The Crooked Mile, a novel in-the-making

Sometimes I am embarrassed that I’ve been working on this novel, working towards its completion, for over a decade. I had ambitions to become a novelist (a famous Black one!) when I was a teenager, shortly before I entered college. I arrived with a handful of characters and a few chapters of my first novel, a YA detective novel titled, “Love in the First Degree.” I chuckle every time I think about it, the title, the writing itself. I lost interest in those high school characters as I moved through my freshman year. I was flighty and my writing reflected it.

My second novel, “The American Courtesan,” was my first attempt at more adult themes and complex characters, including a struggling jazz musician and an bloodthirsty up-and-coming US Senator (was i really going to do anything with these threadbare stock characters?). I struggled to write it between classes and student org meetings. But I wrote for pleasure and so the motivation was always there. My first real mentor, Pam Wilson, was the Director of Multicultural Affairs at my alma mater, and she encouraged me. She was a budding novelist as well. I would pop into her office during the day and we talk endlessly about what were doing with our characters, what impossible choices we’d presented them with. We reveled in our writerly comradery. I loved her dearly. But when she died suddenly, I lost interest in finishing that story, the threads which seemed so tight only a week or so before, now began to unravel in my mind. Nothing made sense. I left writing for a while, noveling away. I began or completed a few short stories, tinkered with poetry, but the novel eluded me.

Once I grieved her passing, the urge to write a new novel began. But I was rudderless. I graduated college moved back home, back to Pinetops, a small quiet town in rural North Carolina. This was the last place I wanted to be. I felt like a failure. I was working at the Sprint as a 411 operator. It was hellish, like most telecommunication jobs I’ve had. But it was a steady check. During one of my breaks, I happen to pick up an issue of Jet magazine. Inside there was a snippet of a story that caught my attention, a murder to be precise. I’ve read Jet many times during my waits at the barbershop, and I can not remember another instance of them discussing murder. The details were so sparse, my imagination began to fill in the gaps. It was then that “The Crooked Mile” began to take shape. I began writing during my breaks. I wrote at home. I wrote while I drove (don’t ask…).

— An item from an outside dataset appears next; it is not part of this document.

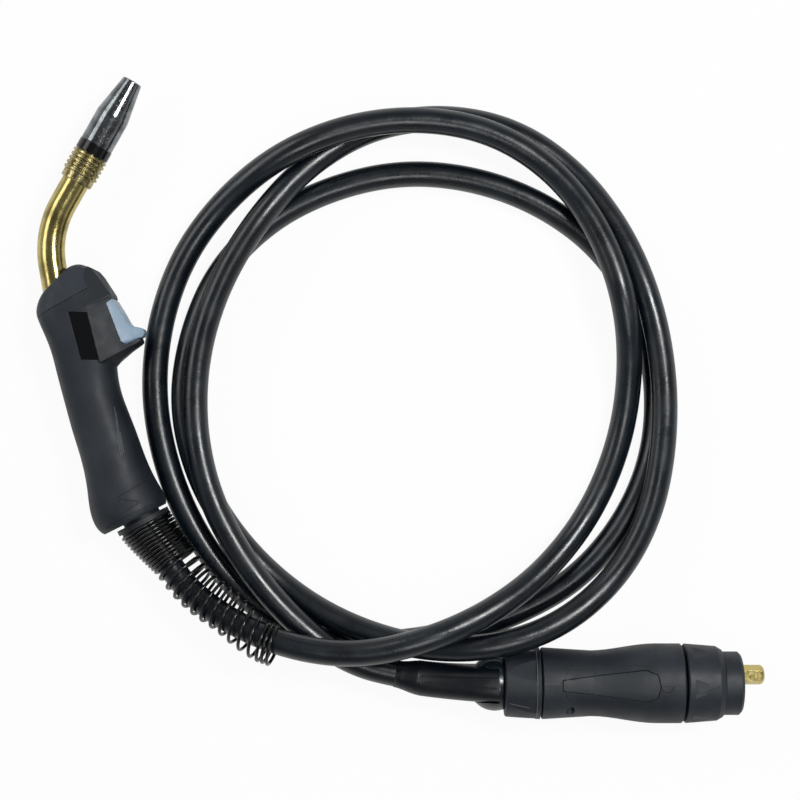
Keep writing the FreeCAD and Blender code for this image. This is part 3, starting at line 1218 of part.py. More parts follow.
def make_housing_group():
    """Plug housing in two halves, its grip inlays and its screws."""
    form, shell, stations = make_housing_form()
    across = Vector(0, 1, 0)
    places = [(HOUSING_FROM_X + x, dz) for x, dz in HOUSING_SCREW_PLACES]
    reach = 2 * HOUSING_FRONT_RADIUS
    for x, dz in places:
        pillar = rod(at_plug(x, -reach, dz), across, HOUSING_BOSS_RADIUS, 2 * reach)
        shell = shell.fuse(pillar.common(form))
    shell = shell.removeSplitter()

    inlays = make_inlays(stations, 0)
    upper_side = Part.makeBox(400, 800, 100, Vector(100, -600, PLUG_Z))
    save("grip_inlay_upper", inlays.common(upper_side))
    save("grip_inlay_lower", inlays.cut(upper_side))
    shell = shell.cut(make_inlays(stations, INLAY_GAP))

    near = Part.makeBox(200, 100, 100, Vector(HOUSING_NECK_FROM_X - 1, PARTING_Y - 100, PLUG_Z - 50))
    far = Part.makeBox(200, 100, 100, Vector(HOUSING_NECK_FROM_X - 1, PARTING_Y, PLUG_Z - 50))
    right = shell.common(near).cut(make_mark(stations))
    left = shell.common(far)
    screws = []
    for x, dz in places:
        outside = Vector(x, PARTING_Y - reach, PLUG_Z + dz)
        head_from = Vector(x, PARTING_Y - HOUSING_SCREW_HALF, PLUG_Z + dz)
        shank_from = head_from + across * HOUSING_SCREW_HEAD_HEIGHT
        shank_length = HOUSING_SCREW_HALF + HOUSING_SCREW_GRIP - HOUSING_SCREW_HEAD_HEIGHT
        right = right.cut(rod(outside, across, HOUSING_SCREW_HEAD + SLIDE, shank_from.y - outside.y))
        right = right.cut(rod(outside, across, HOUSING_SCREW_RADIUS, reach + 1.0))
        left = left.cut(rod(shank_from, across, HOUSING_SCREW_RADIUS, shank_length))
        head = rod(head_from, across, HOUSING_SCREW_HEAD, HOUSING_SCREW_HEAD_HEIGHT)
        shank = rod(shank_from, across, HOUSING_SCREW_RADIUS, shank_length)
        recess = hexagon(head_from, across, 2.0, 1.0)
        screws.append(head.fuse(shank).cut(recess))
    save("housing_right", right)
    save("housing_left", left)
    save("housing_screws", Part.makeCompound(screws))


def make_plug_front_group():
    """Adaptor nut, plug body, gun pin and liner nut."""
    lip_x = NUT_FROM_X + NUT_LIP_LENGTH
    chamfer_x = NUT_TO_X - NUT_CHAMFER
    nut = plug_turned([
        (NUT_FROM_X, BODY_STEM_RADIUS + FIT),
        (NUT_FROM_X, NUT_RADIUS - 0.8),
        (NUT_FROM_X + 0.8, NUT_RADIUS),
        (chamfer_x, NUT_FRONT_RADIUS),
        (NUT_TO_X, NUT_MOUTH_RADIUS),
        (NUT_TO_X, NUT_THREAD_RADIUS),
        (lip_x, NUT_THREAD_RADIUS),
        (lip_x, BODY_STEM_RADIUS + FIT),
    ])
    save("adaptor_nut", faceted(nut, 30, NUT_FLAT, NUT_FROM_X + NUT_REAR_BAND, chamfer_x))

    wall_x = HOUSING_TO_X - HOUSING_WALL
    flange_x = wall_x - BODY_FLANGE_LENGTH
    body = plug_turned([
        (flange_x, 0),
        (flange_x, BODY_FLANGE_RADIUS),
        (wall_x, BODY_FLANGE_RADIUS),
        (wall_x, BODY_STEM_RADIUS),
        (BODY_NOSE_FROM_X, BODY_STEM_RADIUS),
        (BODY_NOSE_FROM_X, BODY_NOSE_RADIUS),
        (BODY_NOSE_TO_X - BODY_NOSE_EDGE, BODY_NOSE_RADIUS),
        (BODY_NOSE_TO_X, BODY_NOSE_RADIUS - BODY_NOSE_EDGE),
        (BODY_NOSE_TO_X, 0),
    ])
    through = BODY_NOSE_TO_X - flange_x + 2.0
    body = body.cut(rod(at_plug(flange_x - 1.0, GUN_PIN_SHIFT), ALONG, GUN_PIN_RADIUS, through))
    for sign in (1, -1):
        dz = sign * CONTACT_SPREAD
        body = body.cut(rod(at_plug(BARREL_FROM_X, CONTACT_Y, dz), ALONG, BARREL_RADIUS,
                            BARREL_TO_X - BARREL_FROM_X))
        body = body.cut(rod(at_plug(BARREL_TO_X, CONTACT_Y, dz), ALONG, CONTACT_RADIUS + SLIDE,
                            BARREL_SET_BACK + 1.0))
        body = body.cut(rod(at_plug(flange_x - 1.0, CONTACT_Y, dz), ALONG, CONTROL_WIRE_HOLE,
                            BARREL_FROM_X - flange_x + 1.0))
    save("plug_body", body.removeSplitter())
    say("plug axis at its nose", at_plug(BODY_NOSE_TO_X))
    ring = pipe(at_plug(RETAINER_X), ALONG, RETAINER_RADIUS, BODY_STEM_RADIUS, RETAINER_WIDTH)
    save("retaining_ring", ring)

    pin_from = at_plug(POWER_BLOCK_TO_X, GUN_PIN_SHIFT)
    save("gun_pin", pipe(pin_from, ALONG, GUN_PIN_RADIUS, GUN_PIN_BORE, GUN_PIN_TO_X - POWER_BLOCK_TO_X))
    nut_from = at_plug(GUN_PIN_TO_X, GUN_PIN_SHIFT)
    stem_from = nut_from - ALONG * LINER_NUT_STEM
    liner_nut = hexagon(nut_from, ALONG, LINER_NUT_ACROSS, LINER_NUT_LENGTH)
    corner = LINER_NUT_ACROSS / 2 / math.cos(math.pi / 6)
    envelope = turned([
        (0, 0),
        (0, corner),
        (LINER_NUT_LENGTH - LINER_NUT_ROUND, corner),
        (LINER_NUT_LENGTH - LINER_NUT_ROUND * 0.35, corner - LINER_NUT_ROUND * 0.45),
        (LINER_NUT_LENGTH, corner - LINER_NUT_ROUND),
        (LINER_NUT_LENGTH, 0),
    ], nut_from, ALONG)
    liner_nut = liner_nut.common(envelope).fuse(rod(stem_from, ALONG, GUN_PIN_BORE, LINER_NUT_STEM))
    bore = rod(stem_from - ALONG, ALONG, LINER_NUT_BORE, LINER_NUT_STEM + LINER_NUT_LENGTH + 2.0)
    save("liner_nut", liner_nut.cut(bore))


def make_contact_group():
    """The two spring contacts with their barrels, springs and control wires."""
    chamber_from = BARREL_FROM_X + BARREL_BASE
    spring_from = chamber_from + CONTACT_SPRING_WIRE / 2 + CONTACT_SPRING_GAP
    barrels = []
    springs = []
    leads = []
    for name, sign in (("upper", 1), ("lower", -1)):
        dz = sign * CONTACT_SPREAD
        barrel = rod(at_plug(BARREL_FROM_X, CONTACT_Y, dz), ALONG, BARREL_RADIUS, BARREL_TO_X - BARREL_FROM_X)
        barrel = barrel.cut(rod(at_plug(chamber_from, CONTACT_Y, dz), ALONG,
                                CONTACT_HEAD_RADIUS + SLIDE, CONTACT_HEAD_TO_X - chamber_from))
        barrels.append(barrel.cut(rod(at_plug(CONTACT_HEAD_TO_X - 1.0, CONTACT_Y, dz), ALONG,
                                      CONTACT_RADIUS + FIT, CONTACT_GUIDE + 2.0)))
        pin = rod(at_plug(CONTACT_HEAD_TO_X, CONTACT_Y, dz), ALONG, CONTACT_RADIUS,
                  BODY_NOSE_TO_X - CONTACT_HEAD_TO_X)
        head = rod(at_plug(CONTACT_HEAD_FROM_X, CONTACT_Y, dz), ALONG,
                   CONTACT_HEAD_RADIUS, CONTACT_HEAD_LENGTH)
        save("contact_pin_" + name, pin.fuse(head).removeSplitter())

        def place(turn, z=dz):
            """A point of the small spring's centre line."""
            angle = 2 * math.pi * turn
            return at_plug(spring_from + turn * CONTACT_SPRING_PITCH,
                           CONTACT_Y + CONTACT_SPRING_RADIUS * math.cos(angle),
                           z + CONTACT_SPRING_RADIUS * math.sin(angle))

        springs.append(swept(coil_edges(place, CONTACT_SPRING_TURNS), CONTACT_SPRING_WIRE / 2))
        points = []
        for behind, dy, rise in CONTROL_ROUTE:
            points.append(tuple(at_plug(BARREL_FROM_X - behind, CONTACT_Y + dy, dz + sign * rise)))
        edges, radii = rounded_route(points)
        leads.append(swept(edges, CONTROL_WIRE_RADIUS))
    save("contact_barrels", Part.makeCompound(barrels))
    save("contact_springs", Part.makeCompound(springs))
    save("control_leads", Part.makeCompound(leads))


make_nozzle_group()
SOCKET = make_neck_group()
LEAD = make_lead_group()
make_trigger_group(make_handle_group(SOCKET, LEAD))
make_strain_relief()
make_cable()
make_cable_end_group()
make_housing_group()
make_plug_front_group()
make_contact_group()
make_spring()
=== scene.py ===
"""Looks of a gas-cooled MIG welding torch with its coiled cable and its round machine plug.

Everything is in metres in the frame of the solids: the torch lies on its side on the floor, +X to the
right, +Y away and +Z up. Each sub-assembly is a class that makes and dresses its own pieces, and each
surface finish is a small dataclass that builds its own material.
"""

import json
import logging
import math
from dataclasses import dataclass
from enum import Enum
from typing import Any

import bmesh
import bpy
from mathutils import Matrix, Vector

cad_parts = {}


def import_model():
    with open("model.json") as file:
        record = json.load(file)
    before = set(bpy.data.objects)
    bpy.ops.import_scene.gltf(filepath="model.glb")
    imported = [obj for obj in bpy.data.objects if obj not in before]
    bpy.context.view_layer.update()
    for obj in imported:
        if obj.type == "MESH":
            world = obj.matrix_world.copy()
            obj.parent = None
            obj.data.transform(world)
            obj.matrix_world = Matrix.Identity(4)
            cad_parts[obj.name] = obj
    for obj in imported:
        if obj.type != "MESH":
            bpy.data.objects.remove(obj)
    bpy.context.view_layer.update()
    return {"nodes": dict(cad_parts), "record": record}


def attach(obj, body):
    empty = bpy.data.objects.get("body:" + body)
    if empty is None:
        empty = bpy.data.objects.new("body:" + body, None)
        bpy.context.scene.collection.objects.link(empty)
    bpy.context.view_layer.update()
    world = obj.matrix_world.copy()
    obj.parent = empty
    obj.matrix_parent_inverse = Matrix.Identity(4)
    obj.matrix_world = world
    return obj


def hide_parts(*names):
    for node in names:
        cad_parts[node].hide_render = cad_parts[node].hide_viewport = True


logging.basicConfig(level=logging.INFO, format="%(levelname)s %(message)s")
LOG = logging.getLogger("torch")

MM = 0.001
Point = tuple[float, float, float]
Pair = tuple[float, float]
Socket = bpy.types.NodeSocket
Tree = bpy.types.NodeTree

# The sRGB curve: a straight toe, then a power
SRGB_TOE = 0.04045
SRGB_TOE_SLOPE = 12.92
SRGB_SHIFT = 0.055
SRGB_POWER = 2.4

# Sockets of a Mix node that mixes colours: its two colours and its result
MIX_BELOW, MIX_ABOVE, MIX_RESULT = 6, 7, 2

# Geometry Nodes: points round a bead and round the spring's wire, and how far down a line is laid
BEAD_SIDES = 8
WIRE_SIDES = 10
LAY_REACH = 0.2


class Slot(Enum):
    """Material slots of the record that pieces take their finish from."""

    CHROME = "chrome"
    BRASS = "brass"
    COPPER = "copper"
    STEEL = "steel"
    BLACK_INSULATOR = "black_insulator"
    INNER_PLASTIC = "inner_plastic"
    HANDLE = "handle_plastic"
    FRAME = "frame_plastic"
    TRIGGER = "trigger_plastic"
    LABEL = "label"
    CABLE = "cable_rubber"
    SPRING = "spring_wire"
    PLUG = "plug_plastic"
    SLEEVE = "wire_sleeve"


def linear(colour: str) -> tuple[float, float, float, float]:
    """Turns an sRGB hex colour into the linear one that shaders take.

    Args:
        colour: six hex digits after a hash sign.

    Returns:
        Linear red, green, blue and a full alpha.
    """
    parts = [int(colour[i : i + 2], 16) / 255 for i in (1, 3, 5)]
    red, green, blue = (
        c / SRGB_TOE_SLOPE if c <= SRGB_TOE else ((c + SRGB_SHIFT) / (1 + SRGB_SHIFT)) ** SRGB_POWER
        for c in parts
    )
    return red, green, blue, 1.0


def add(tree: Tree, kind: str, inputs: dict | None = None, **settings: Any) -> bpy.types.Node:
    """Adds a node with its settings, values and links.

    Args:
        tree: the node tree it goes in.
        kind: the node's type.
        inputs: for a socket's name or number, its value or the socket that feeds it.
        settings: the node's own properties.

    Returns:
        The new node.
    """
    node = tree.nodes.new(kind)
    for name, value in settings.items():
        setattr(node, name, value)
    for name, value in (inputs or {}).items():
        if isinstance(value, bpy.types.NodeSocket):
            tree.links.new(value, node.inputs[name])
        else:
            node.inputs[name].default_value = value
    return node


def calc(tree: Tree, operation: str, *values: Any) -> Socket:
    """Adds a maths node on numbers.

    Args:
        tree: the node tree it goes in.
        operation: what it does.
        values: numbers, or sockets that give them.

    Returns:
        The result.
    """
    return add(tree, "ShaderNodeMath", dict(enumerate(values)), operation=operation).outputs[0]


def vector(tree: Tree, operation: str, *values: Any) -> Socket:
    """Adds a maths node on vectors.

    Args:
        tree: the node tree it goes in.
        operation: what it does.
        values: vectors, or sockets that give them.

    Returns:
        The result.
    """
    return add(tree, "ShaderNodeVectorMath", dict(enumerate(values)), operation=operation).outputs[0]


def scaled(tree: Tree, value: Socket, factor: Socket) -> Socket:
    """Makes a vector longer or shorter.

    Args:
        tree: the node tree it goes in.
        value: the vector.
        factor: how many times as long it gets.

    Returns:
        The scaled vector.
    """
    return add(tree, "ShaderNodeVectorMath", {0: value, "Scale": factor}, operation="SCALE").outputs[0]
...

By the time I began my Masters program the following year. I had a substantial manuscript. And then life happened: the demands of graduate school, a long courtship of my high school sweetheart, our subsequent marriage, full-time jobs, my doctoral program, and the arrival of newborn boy. I struggled to keep writing, but I eventually put it away for several reasons. First, find the time work on a novel began such a hassle. I dabbled here and there, picking it up periodically to reminisce about the by-gone era of pleasurable writing. Now I wrote emails, letters of recommendation, the occasional academic article: job-related writing. Second, my novel began to feel so tender, with each alteration, each addition, I felt so naked and vulnerable. A lot of first novels are semi-autobiographical. Mine is no exception. And I was tackling topics I was not really prepared to completely confront. There were a few other reasons I put the novel down as well, but they are painfully trivial compared to those two.

Well…I picked up “The Crooked Mile” again this week. And I’m determined to finish this time. I will be blogging portions here. And I’d love feed back.